Oh, wow. I didn't know I will need to reformat! Thank you SO much for answering this hard solution and looking into with detail. It helped SO much.

I just want to ask though: I only have a Windows XP Pro SP2 disc at home. When we bought our laptops, everyone has Vista on it. My Vista disc is back at school so I guess I will have to wait to re-install it (I WOULD take XP just because I like it more, but everyone else has Vista on theirs so I will just suck it up). My question is, I'm 80% sure that the ONLY disc I received in the beginning of the school year was the re-install disc for Vista. When I reformat (or "re-install), will that disc contain all of the files I need to re-install my internet drivers, graphics card (it has a nvidia one), and everything else? Or, should I take it to my tech people at college and tell them to reformat my computer (BUT, knowing those people, they will ask a 1000 questions and take FOREVER to try and fix it..and end up never will because they aren't smart.)??


----------



## jcgriff2 (Sep 30, 2007)

*Re: Help With Weird Problem!!*

Hi - 

You will need a Vista DVD to re-format & re-install Vista. I see no evidence of a recovery partition on your hard drive. Vista will reformat the HDD for you prior to install. As for the drivers - not sure. If a "generic" Vista DVD was used by your University, you will need to get the drivers.
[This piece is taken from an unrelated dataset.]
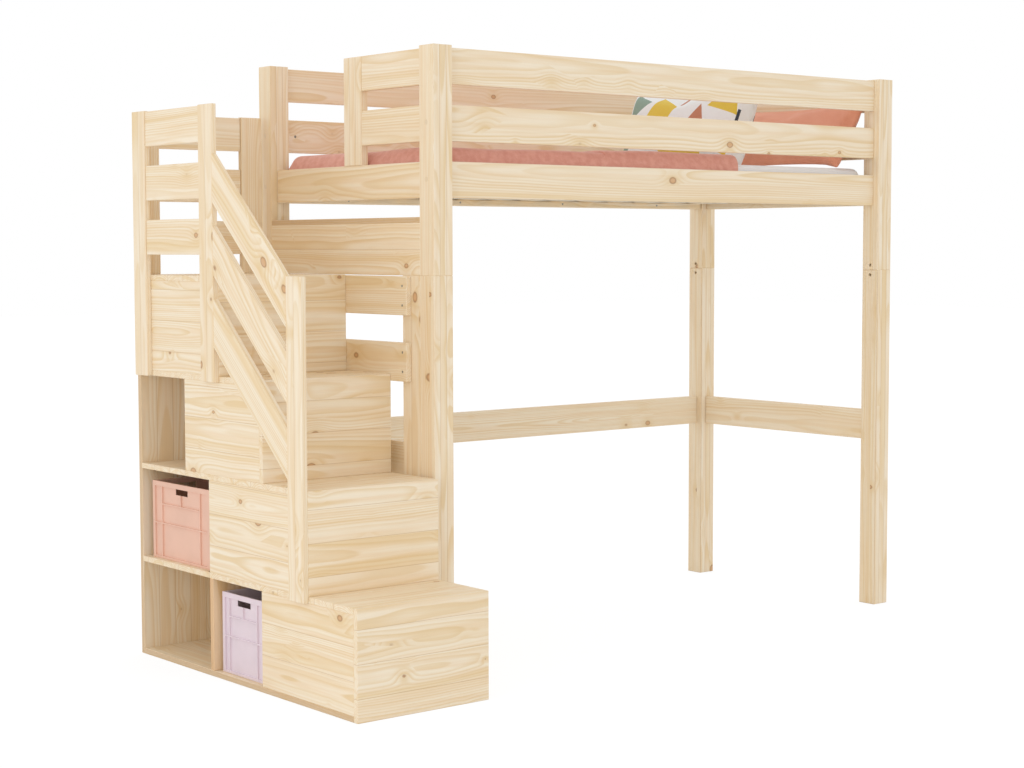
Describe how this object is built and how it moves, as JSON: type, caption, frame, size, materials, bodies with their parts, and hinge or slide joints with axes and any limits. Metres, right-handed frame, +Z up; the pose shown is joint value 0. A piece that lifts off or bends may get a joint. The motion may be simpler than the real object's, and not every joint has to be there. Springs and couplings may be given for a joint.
{
  "type": "loft bed with stairs",
  "caption": "Raised single bed in pine on four posts, with guard rails, a storage staircase with open and closed sides, bedding and two crates that slide out.",
  "frame": {"origin": "middle of the whole outline, on the floor", "axes": "+X along the bed from the staircase to the head end, +Y from the room to the wall, +Z up"},
  "size_m": [2.603, 1.271, 1.934],
  "materials": {
    "pine": "planed and clear lacquered pine, satin",
    "slat_wood": "planed softwood, unfinished",
    "dowel_wood": "fluted beech, unfinished",
    "webbing": "woven tape",
    "zinc_steel": "zinc plated",
    "cap_plastic": "matt, pale",
    "ticking": "woven cover",
    "duvet_cotton": "plain weave cotton",
    "printed_cotton": "printed cotton",
    "coral_cotton": "plain weave cotton",
    "coral_plastic": "moulded, satin",
    "lilac_plastic": "moulded, satin"
  },
  "bodies": {
    "root": {"post_front_left": "pine", "post_front_right": "pine", "post_back_left": "pine", "post_back_right": "pine", "lower_legs": "pine", "front_top_rail": "pine", "front_mid_rail": "pine", "front_side_rail": "pine", "back_top_rail": "pine", "back_mid_rail": "pine", "back_side_rail": "pine", "right_top_rail": "pine", "right_mid_rail": "pine", "right_side_rail": "pine", "left_side_rail": "pine", "left_guard_upright": "pine", "left_guard_top_rail": "pine", "left_guard_mid_rail": "pine", "back_lower_rail": "pine", "right_lower_rail": "pine", "left_lower_rail": "pine", "entry_panel": "pine", "entry_sill": "pine", "inner_guard_upright": "pine", "inner_guard_board_upper": "pine", "inner_guard_board_lower": "pine", "stair_base_board": "pine", "stair_tread_1": "pine", "stair_tread_2": "pine", "stair_tread_3": "pine", "stair_platform": "pine", "stair_riser_1": "pine", "stair_riser_2": "pine", "stair_riser_3": "pine", "stair_riser_4": "pine", "stair_outer_panels": "pine", "stair_inner_panels": "pine", "stair_partitions": "pine", "stair_end_panel": "pine", "guard_plank_back": "pine", "guard_plank_middle": "pine", "guard_plank_front": "pine", "guard_side_boards": "pine", "guard_diagonals": "pine", "platform_guard_uprights": "pine", "platform_guard_boards": "pine", "slats": "slat_wood", "slat_bearers": "slat_wood", "guard_dowels": "dowel_wood", "slat_straps": "webbing", "bed_bolts": "zinc_steel", "barrel_nuts": "zinc_steel", "screws": "zinc_steel", "bolt_caps": "cap_plastic", "mattress": "ticking", "duvet": "duvet_cotton", "pillow_patterned": "printed_cotton", "pillow_coral": "coral_cotton"},
    "crate_coral": {"crate_coral": "coral_plastic"},
    "crate_lilac": {"crate_lilac": "lilac_plastic"}
  },
  "joints": [
    {"name": "coral_crate_slide", "type": "slide", "parent": "root", "child": "crate_coral", "axis": [-1, 0, 0], "range_m": [0, 0.135]},
    {"name": "lilac_crate_slide", "type": "slide", "parent": "root", "child": "crate_lilac", "axis": [-1, 0, 0], "range_m": [0, 0.195]}
  ]
}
It is an easy process, though. Go to the Dell Support site and allow them to scan your system. A list of drivers will appear - download and install them. To save time, do this before you re-install. Download the drivers to a USB stick so you have them ready to go. I did this same procedure earlier today w/ an HP system. Worked flawlessly. Dell should have all of the drivers you need - including NVIDIA, Intel, etc.. My system has NVIDIA video, Intel wifi, Realtek Ethernet, etc... all were found on the HP support site. Here is the link - 

http://support.dell.com/support/downloads/index.aspx?c=us&cs=19&l=en&s=dhs

Any ? - just let me know.

Good Luck to you in college - FINISH IT, please. You will never regret it!

Happy New Year.

JC

.


----------



## zerkky (Dec 19, 2008)

The disk I got with this was just the generic Vista re-installation CD that is purple-ish in color (I think it's the SP2 one). So I'm pretty sure I need to get the drivers. Just one more thing before I do this: Will my network and everything else on this be ok?? I mean, I have a network drive inside My Computer that has my name and it stores files onto the network when I place them in there. Will this be automatically restored when I reformat?

This was the only thing I was unsure about. Just making sure my school network thing will be restored and nothing like that will mess up. ..


----------



## jcgriff2 (Sep 30, 2007)

Hi. . .

I show your system to be a Dell Vostro1510 running Vista SP1.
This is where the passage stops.